La mia idea è che i Tannaim (i rabbini della Mishnah, periodo 50-200 e.v.) fossero ben disposti nei confronti dei festeggiamenti di Tu b’Av, con il suo rituale di giovani donne che in una sera d’estate uscivano a godere del proprio corpo, della propria forza e della musica, mentre gli Amoraim (i rabbini della Gemara, periodo 200-500 e.v.) decisamente no. Così Tu b’Av divenne una data più spesso ignorata che celebrata. L’unica osservanza mantenuta fu di tipo liturgico: i Tachanun (la sezione penitenziale di preghiere di suppliche e confessioni) non vengono recitati a Tu b’Av. Solo dopo la fondazione del moderno Stato di Israele, Tu b’Av è tornato in auge, diventando una sorta di “San Valentino ebraico”: un giorno dedicato all’amore, ai matrimoni, al romanticismo. Di questa festività ebraica scrisse anche il poeta del XIX secolo Judah Leib Gordon, esponente della Haskalah, e certamente essa è prediletta da molti israeliani laici.
Merita un momento d’attenzione il punto della Mishnah che parla di Tu b’Av. È la stessa parte che menziona il giorno più solenne del calendario ebraico: Yom Kippur, lo Shabbat degli Shabbat, il Digiuno Bianco. A Yom Kippur le persone tradizionalmente indossano il kittel, la tunica bianca che serve da sudario ai defunti. È un giorno di penitenza ma anche di gioia, poiché se il pentimento è sincero, Dio concederà il perdono. Un giorno che trascorriamo sollevati dalle nostre incombenze, per ritornare più pronti a continuare le nostre vite.
Ci sono delle reali similitudini tra le due ricorrenze, malgrado una sia una giornata fuori dal tempo, quasi oltre la vita mortale, mentre l’altra una giornata di gioia sensuale. Entrambe ci ricordano l’importanza di vivere la vita nel modo più pieno possibile. Entrambe ci ricordano di vivere “qui e ora” e ci aiutano a plasmare il nostro futuro.

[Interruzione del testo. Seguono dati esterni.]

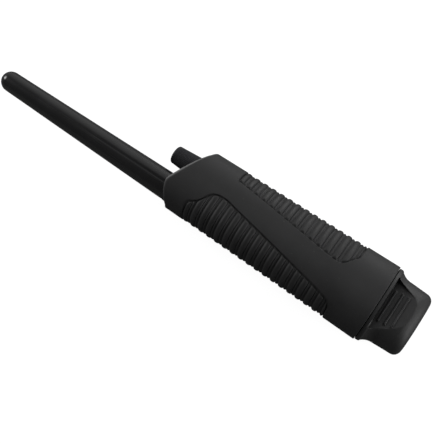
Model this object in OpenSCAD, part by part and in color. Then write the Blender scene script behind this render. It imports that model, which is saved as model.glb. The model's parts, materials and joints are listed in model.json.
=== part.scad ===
// Handheld scanner wand: round probe, side control knob, ribbed rubber grip and pull-off battery cap.
// It lies on its broad face. +X points from the probe tip to the cap, +Y to the knob side, +Z up.
// The origin is the middle of the part's footprint on the surface it rests on. Millimetres.

/* [Overall] */
// Length from the probe tip to the end of the cap
overall_len = 356; // [352:1:362]
// Length of probe in front of the hood
probe_reach = 159.3; // [155:0.1:162]
// Length of the cap behind the sleeve
cap_len = 29.5; // [28:0.5:31]

/* [Grip] */
// Width of the grip at the hood
grip_w_front = 53.4; // [52:0.1:55]
// Width of the grip at the cap
grip_w_rear = 58.8; // [57:0.1:60]
// Thickness of the grip before the rest face is cut flat
grip_thick = 38.6; // [38:0.1:40]
// How far the flat rest face cuts into the rounded section
rest_cut = 0.3; // [0.2:0.05:0.4]
// Wall of the rubber sleeve
sleeve_wall = 2.0; // [1.8:0.1:2.2]
// Wall of the hard housing inside the sleeve
shell_wall = 2.0; // [1.8:0.1:2.2]
// Gap between the end of the sleeve and the cap's flange
seam_gap = 0.4; // [0.3:0.1:0.6]
// Slant of the hood's front edge, in degrees
hood_slant = 22.5; // [20:0.5:25]
// Depth of the hood in front of the nose plate
hood_depth = 20.7; // [20:0.1:21]

/* [Ribs] */
// Spacing of the grip ribs
rib_pitch = 6.9; // [6.5:0.1:7.5]
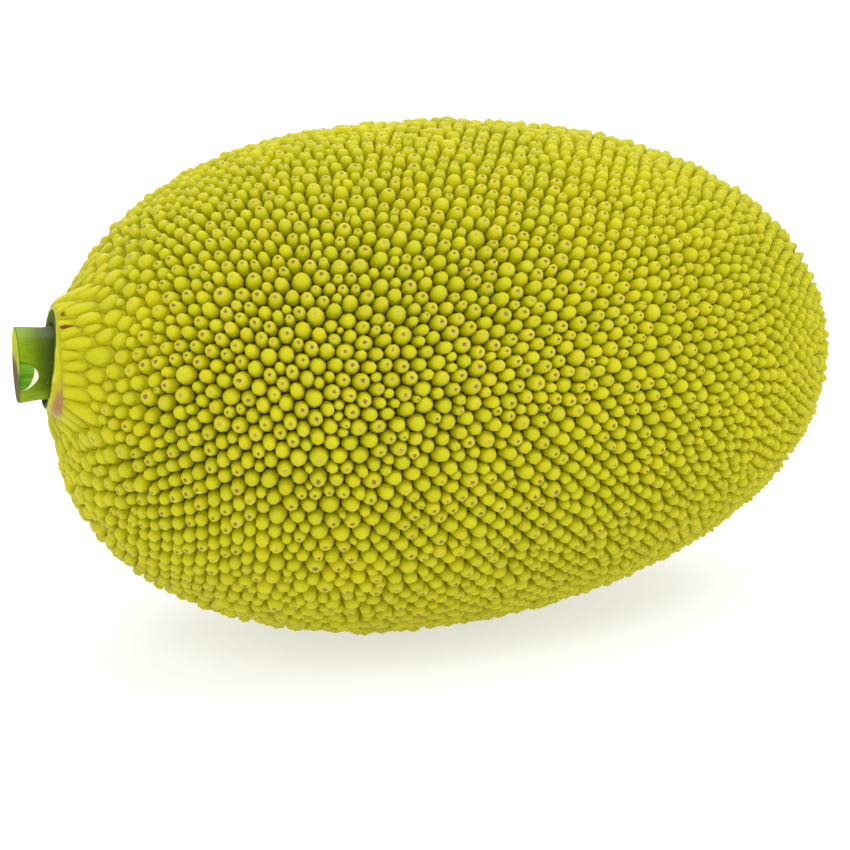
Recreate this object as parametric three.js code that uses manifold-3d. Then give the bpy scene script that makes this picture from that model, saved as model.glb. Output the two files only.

Rivendichiamo allora Tu b’Av, questo plenilunio che segue tre settimane di lutto, sei giorni dopo il giorno più nero del calendario. Ricordiamoci che la vita deve continuare, che la gioia deve essere parte della nostra esistenza, che le relazioni con l’altro sono importanti e che sta a noi creare il futuro.